# EA Robots for Scalping FX MT4



## Mickyjj (13 March 2016)

Hi all,
Anyone care to comment on their experiences good or bad with EARobots For MT4. What have you used? Sounds too easy.
Cheers


----------



## cogs (22 March 2016)

Haven't posted anything for a while, so just throwing some info here.

You must be new to using MT4, and the retail forex market? Exactly what is your idea of scalping?

There are many, many reasons why scalping, MT4 and forex are a contradiction in terms.

I will comment on a couple of the most obvious: Spreads (do some live trading to get a feel), MT4 uses a bridge connection (delayed processing and trade server side management), Boston Technologies (and others) provide anti-scalping features for brokers to prevent (high speed) scalping.

Scalpers (high speed) are generally a nuisance to forex brokers who provide MT4. "Toxic trades."

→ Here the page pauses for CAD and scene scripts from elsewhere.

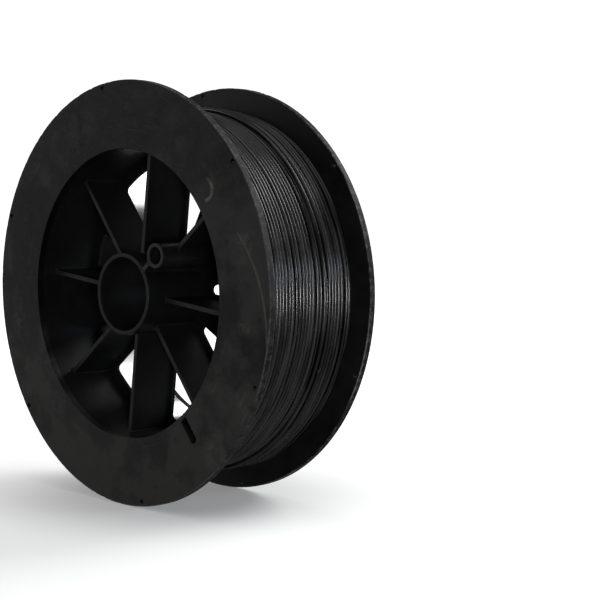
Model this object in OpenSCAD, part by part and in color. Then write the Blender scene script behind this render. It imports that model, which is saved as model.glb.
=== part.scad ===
// Large filament spool standing on its two flange rims.
// The spool's axis lies along Y and +Z is up. The origin is on the axis, half-way
// between the two flanges. Seen from -Y (the hub side) angles run anticlockwise from +X.

/* [Spool] */
// Outer diameter of both flanges
spool_d = 300; // [280:1:320]
// Width over the two flanges
spool_w = 100; // [90:1:110]
// Thickness of each flange
flange_t = 5; // [3:0.5:7]
// Chamfer on the flange rims
rim_chamfer = 0.6; // [0.2:0.1:1]

/* [Drum] */
// Outer diameter of the drum that carries the winding
drum_d = 210; // [204:1:216]
// Wall thickness of the drum
drum_wall = 3; // [2:0.5:4]

/* [Hub] */
// Diameter of the centre bore
bore_d = 52; // [50:0.5:54]
// Wall thickness of the hub tube
hub_wall = 3; // [2:0.5:4]
// Distance from the flange face back to the end of the hub tube
hub_recess = 0.7; // [0.5:0.1:3]

/* [Ribs] */
// Number of radial ribs between hub and drum
rib_count = 8; // [6:1:10]
// Thickness of each rib
rib_t = 2.5; // [2:0.5:4]
// Depth of the ribs' front edges behind the flange face
rib_recess = 16; // [10:1:24]
// Angle of the first rib above +X
rib_angle = 38; // [30:1:45]

/* [Web] */
// Thickness of the windowed web just behind the middle of the width
web_t = 3; // [2:0.5:4]
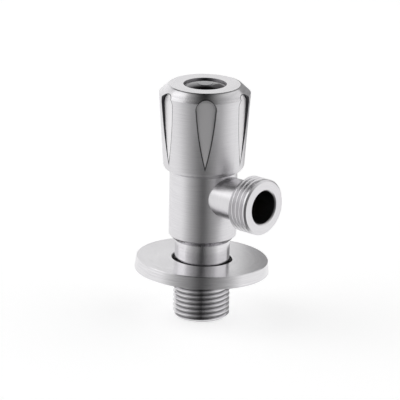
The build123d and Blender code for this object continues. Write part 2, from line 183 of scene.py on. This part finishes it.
def map_range(
    tree: Tree,
    value: Socket,
    span: tuple[float, float],
    result: tuple[float, float],
    smooth: bool = False,
) -> Socket:
    """Carry a reading from one range to another, held at both ends.

    Args:
        tree: The tree that gets the node.
        value: The reading.
        span: The readings at the two ends.
        result: The results at the two ends.
        smooth: Whether the change eases in and out.

    Returns:
        The result.
    """
    node = tree.nodes.new("ShaderNodeMapRange")
    if smooth:
        node.interpolation_type = "SMOOTHSTEP"
    for name, number in zip(("From Min", "From Max", "To Min", "To Max"), (*span, *result)):
        node.inputs[name].default_value = number
    tree.links.new(value, node.inputs["Value"])
    return node.outputs["Result"]


def bump(tree: Tree, shader: bpy.types.Node, height: Socket, strength: float, depth: float) -> None:
    """Feed a height to the shader's normal.

    Args:
        tree: The material's tree.
        shader: The Principled node.
        height: The height mask.
        strength: Strength of the bump.
        depth: Its depth in metres.
    """
    node = tree.nodes.new("ShaderNodeBump")
    node.inputs["Strength"].default_value = strength
    node.inputs["Distance"].default_value = depth
    tree.links.new(height, node.inputs["Height"])
    tree.links.new(node.outputs["Normal"], shader.inputs["Normal"])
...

Having said the above another example of scalping could be holding positions for 1-5, 10mins etc. or similar.

I have coded several of my own expert advisors and they work fine. MT4 is old school so if you use it, it forces you to use longer time frames when using expert advisors. C# robots are a little more efficient and tap more directly into the FX pool, purely because of the platforms they can run on.

I am not fully comfortable with C# coding but MQL4 is doing the job for me and taken all stress and emotion out of trading, while working when I can't.

Best to learn to code yourself and code your own method into automation.


----------